GOAL OF THE EXERCISE |
Wherever the string "scene" appears in a line, extract that line.
..........
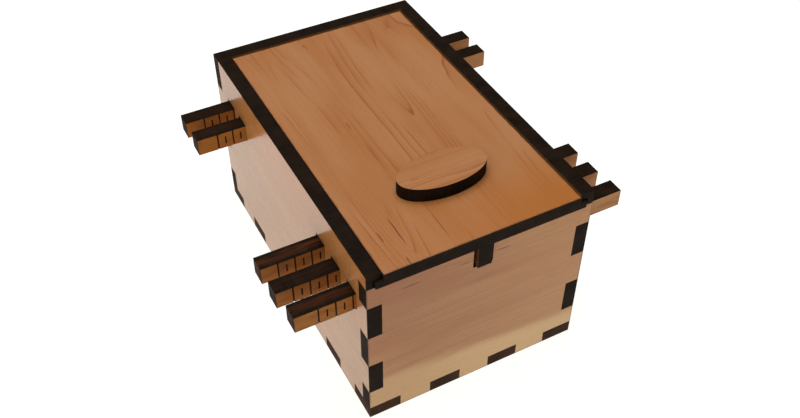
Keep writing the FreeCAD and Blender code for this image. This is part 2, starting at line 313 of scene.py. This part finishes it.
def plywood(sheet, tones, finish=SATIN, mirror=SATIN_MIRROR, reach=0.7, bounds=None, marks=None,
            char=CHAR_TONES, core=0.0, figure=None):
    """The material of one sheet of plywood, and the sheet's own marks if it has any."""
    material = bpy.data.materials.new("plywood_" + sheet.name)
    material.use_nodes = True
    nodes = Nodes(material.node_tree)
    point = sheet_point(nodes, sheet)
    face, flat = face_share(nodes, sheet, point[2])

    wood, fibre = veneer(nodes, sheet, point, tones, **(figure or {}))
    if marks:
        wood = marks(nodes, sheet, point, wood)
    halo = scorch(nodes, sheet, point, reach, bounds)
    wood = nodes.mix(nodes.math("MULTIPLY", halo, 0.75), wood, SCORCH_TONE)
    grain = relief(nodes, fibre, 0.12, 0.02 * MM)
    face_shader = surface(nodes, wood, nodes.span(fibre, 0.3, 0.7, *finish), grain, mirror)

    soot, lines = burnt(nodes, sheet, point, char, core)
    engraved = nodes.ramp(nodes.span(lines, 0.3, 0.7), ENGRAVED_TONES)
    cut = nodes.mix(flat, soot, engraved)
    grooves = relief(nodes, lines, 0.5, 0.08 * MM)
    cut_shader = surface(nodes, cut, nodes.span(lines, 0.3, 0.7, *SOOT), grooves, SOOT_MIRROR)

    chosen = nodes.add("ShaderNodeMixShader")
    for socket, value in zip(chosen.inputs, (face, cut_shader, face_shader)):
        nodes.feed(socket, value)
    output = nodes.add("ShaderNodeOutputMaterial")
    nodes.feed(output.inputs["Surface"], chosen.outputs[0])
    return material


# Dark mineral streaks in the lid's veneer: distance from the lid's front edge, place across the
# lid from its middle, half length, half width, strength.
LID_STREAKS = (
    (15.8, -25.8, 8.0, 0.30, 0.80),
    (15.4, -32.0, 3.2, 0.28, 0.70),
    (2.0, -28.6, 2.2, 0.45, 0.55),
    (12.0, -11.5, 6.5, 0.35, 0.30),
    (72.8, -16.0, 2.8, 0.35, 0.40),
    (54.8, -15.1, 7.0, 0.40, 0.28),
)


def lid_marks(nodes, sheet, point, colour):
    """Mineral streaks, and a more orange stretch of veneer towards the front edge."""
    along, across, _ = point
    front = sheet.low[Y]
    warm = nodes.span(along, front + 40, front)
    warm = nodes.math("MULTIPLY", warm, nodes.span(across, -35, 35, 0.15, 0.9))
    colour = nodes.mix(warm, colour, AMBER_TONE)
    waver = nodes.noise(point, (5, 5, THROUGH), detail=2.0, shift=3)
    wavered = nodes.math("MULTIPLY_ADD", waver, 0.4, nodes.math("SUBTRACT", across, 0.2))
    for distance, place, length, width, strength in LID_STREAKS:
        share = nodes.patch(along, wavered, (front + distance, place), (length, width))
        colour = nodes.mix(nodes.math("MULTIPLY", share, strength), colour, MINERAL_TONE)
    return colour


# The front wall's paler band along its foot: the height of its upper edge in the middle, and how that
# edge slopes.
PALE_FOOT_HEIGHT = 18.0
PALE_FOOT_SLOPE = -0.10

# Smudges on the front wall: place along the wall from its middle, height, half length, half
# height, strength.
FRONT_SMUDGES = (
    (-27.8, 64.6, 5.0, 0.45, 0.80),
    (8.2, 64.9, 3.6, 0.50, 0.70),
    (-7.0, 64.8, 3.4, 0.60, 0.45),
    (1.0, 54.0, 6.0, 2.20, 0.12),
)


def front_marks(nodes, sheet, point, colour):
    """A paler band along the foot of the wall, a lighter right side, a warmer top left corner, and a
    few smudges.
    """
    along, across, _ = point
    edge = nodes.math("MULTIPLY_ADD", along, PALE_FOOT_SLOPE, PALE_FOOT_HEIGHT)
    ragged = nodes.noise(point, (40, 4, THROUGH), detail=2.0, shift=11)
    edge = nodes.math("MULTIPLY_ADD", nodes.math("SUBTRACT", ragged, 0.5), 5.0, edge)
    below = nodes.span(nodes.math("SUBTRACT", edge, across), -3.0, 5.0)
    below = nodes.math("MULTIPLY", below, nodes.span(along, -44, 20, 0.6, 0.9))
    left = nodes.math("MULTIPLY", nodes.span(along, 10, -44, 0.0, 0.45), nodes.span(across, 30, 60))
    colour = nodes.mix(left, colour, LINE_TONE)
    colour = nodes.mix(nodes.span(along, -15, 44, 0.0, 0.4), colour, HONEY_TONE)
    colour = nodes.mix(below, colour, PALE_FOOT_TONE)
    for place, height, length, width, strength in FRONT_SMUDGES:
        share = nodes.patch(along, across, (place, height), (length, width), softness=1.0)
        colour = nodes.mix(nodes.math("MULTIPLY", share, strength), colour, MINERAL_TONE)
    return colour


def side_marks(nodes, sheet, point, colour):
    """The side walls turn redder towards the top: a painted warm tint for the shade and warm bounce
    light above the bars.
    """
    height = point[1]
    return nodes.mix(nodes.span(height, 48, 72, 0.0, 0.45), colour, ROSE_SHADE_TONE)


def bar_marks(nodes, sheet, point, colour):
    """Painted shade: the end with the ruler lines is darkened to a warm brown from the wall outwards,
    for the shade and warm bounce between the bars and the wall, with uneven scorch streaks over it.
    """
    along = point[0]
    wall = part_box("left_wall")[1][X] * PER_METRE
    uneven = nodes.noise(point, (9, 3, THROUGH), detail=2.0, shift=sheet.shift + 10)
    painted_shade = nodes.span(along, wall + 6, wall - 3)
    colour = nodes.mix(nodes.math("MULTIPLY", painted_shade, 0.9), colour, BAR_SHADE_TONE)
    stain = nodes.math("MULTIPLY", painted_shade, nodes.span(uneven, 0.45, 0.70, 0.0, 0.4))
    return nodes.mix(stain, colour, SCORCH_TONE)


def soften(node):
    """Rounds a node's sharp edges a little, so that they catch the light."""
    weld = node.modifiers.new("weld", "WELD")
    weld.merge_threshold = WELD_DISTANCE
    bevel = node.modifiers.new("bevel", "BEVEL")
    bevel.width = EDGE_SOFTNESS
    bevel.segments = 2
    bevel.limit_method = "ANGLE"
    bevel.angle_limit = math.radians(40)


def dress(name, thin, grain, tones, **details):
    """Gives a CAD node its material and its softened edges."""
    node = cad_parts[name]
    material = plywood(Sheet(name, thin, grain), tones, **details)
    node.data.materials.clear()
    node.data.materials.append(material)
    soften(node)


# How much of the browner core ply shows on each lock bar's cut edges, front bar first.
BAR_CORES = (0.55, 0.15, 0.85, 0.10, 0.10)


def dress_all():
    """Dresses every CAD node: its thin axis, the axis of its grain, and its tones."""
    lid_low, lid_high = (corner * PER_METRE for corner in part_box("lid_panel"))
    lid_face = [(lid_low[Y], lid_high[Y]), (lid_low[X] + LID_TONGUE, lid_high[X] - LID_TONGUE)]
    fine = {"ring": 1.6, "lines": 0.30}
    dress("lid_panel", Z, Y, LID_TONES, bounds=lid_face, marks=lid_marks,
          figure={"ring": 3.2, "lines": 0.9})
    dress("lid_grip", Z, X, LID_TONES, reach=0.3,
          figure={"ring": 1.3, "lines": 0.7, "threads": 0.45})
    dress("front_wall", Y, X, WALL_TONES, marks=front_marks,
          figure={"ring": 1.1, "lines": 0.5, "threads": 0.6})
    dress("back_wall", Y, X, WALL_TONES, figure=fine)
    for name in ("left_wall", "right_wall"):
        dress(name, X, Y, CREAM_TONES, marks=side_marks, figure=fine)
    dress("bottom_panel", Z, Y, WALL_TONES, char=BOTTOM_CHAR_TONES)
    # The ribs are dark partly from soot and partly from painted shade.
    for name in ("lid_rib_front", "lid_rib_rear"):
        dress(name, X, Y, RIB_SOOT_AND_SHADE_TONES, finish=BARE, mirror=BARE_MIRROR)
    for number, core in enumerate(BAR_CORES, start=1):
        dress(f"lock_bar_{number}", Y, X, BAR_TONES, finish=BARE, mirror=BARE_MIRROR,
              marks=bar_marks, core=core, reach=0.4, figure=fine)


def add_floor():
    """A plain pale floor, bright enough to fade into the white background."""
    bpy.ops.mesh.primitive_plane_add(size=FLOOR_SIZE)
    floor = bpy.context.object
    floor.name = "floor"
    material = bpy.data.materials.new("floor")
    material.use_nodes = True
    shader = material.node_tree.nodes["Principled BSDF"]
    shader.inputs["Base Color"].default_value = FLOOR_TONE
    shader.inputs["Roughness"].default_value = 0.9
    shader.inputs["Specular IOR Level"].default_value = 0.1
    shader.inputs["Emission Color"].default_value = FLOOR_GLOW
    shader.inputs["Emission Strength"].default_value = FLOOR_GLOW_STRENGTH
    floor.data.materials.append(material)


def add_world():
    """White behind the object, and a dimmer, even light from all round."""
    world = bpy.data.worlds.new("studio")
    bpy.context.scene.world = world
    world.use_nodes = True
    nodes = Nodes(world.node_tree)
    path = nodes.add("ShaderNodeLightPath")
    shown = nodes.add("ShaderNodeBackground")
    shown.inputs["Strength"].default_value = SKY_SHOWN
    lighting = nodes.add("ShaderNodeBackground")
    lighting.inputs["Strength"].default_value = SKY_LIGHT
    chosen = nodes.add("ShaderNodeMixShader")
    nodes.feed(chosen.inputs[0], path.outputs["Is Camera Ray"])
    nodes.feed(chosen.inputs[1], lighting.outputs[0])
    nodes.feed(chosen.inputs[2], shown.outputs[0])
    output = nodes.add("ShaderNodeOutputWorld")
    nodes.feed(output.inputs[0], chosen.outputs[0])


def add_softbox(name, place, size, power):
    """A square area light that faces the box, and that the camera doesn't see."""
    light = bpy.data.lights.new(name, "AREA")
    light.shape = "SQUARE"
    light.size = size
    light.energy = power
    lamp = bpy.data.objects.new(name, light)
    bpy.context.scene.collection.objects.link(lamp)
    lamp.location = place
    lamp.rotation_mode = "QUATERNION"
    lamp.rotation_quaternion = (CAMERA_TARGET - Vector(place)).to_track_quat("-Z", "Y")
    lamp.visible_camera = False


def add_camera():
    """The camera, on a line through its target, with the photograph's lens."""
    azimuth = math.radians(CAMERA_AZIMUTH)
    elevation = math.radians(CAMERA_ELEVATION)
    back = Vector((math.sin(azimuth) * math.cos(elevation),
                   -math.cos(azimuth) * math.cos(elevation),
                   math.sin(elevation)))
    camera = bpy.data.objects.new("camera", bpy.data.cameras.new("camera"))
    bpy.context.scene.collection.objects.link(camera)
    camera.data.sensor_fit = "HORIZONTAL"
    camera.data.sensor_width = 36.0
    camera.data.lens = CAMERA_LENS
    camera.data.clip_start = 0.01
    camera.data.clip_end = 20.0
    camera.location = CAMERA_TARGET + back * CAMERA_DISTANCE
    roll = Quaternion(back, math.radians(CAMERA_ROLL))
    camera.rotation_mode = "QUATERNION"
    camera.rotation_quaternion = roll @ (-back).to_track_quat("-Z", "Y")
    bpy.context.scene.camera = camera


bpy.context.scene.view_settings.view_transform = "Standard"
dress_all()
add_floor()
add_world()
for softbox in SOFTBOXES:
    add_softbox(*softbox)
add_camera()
..........
RESPONSE TO THE EXERCISE |
Keep writing the FreeCAD and Blender code for this image. This is part 2, starting at line 313 of scene.py. This part finishes it.
    bpy.context.scene.world = world
    bpy.context.scene.collection.objects.link(lamp)
    bpy.context.scene.collection.objects.link(camera)
    bpy.context.scene.camera = camera
bpy.context.scene.view_settings.view_transform = "Standard"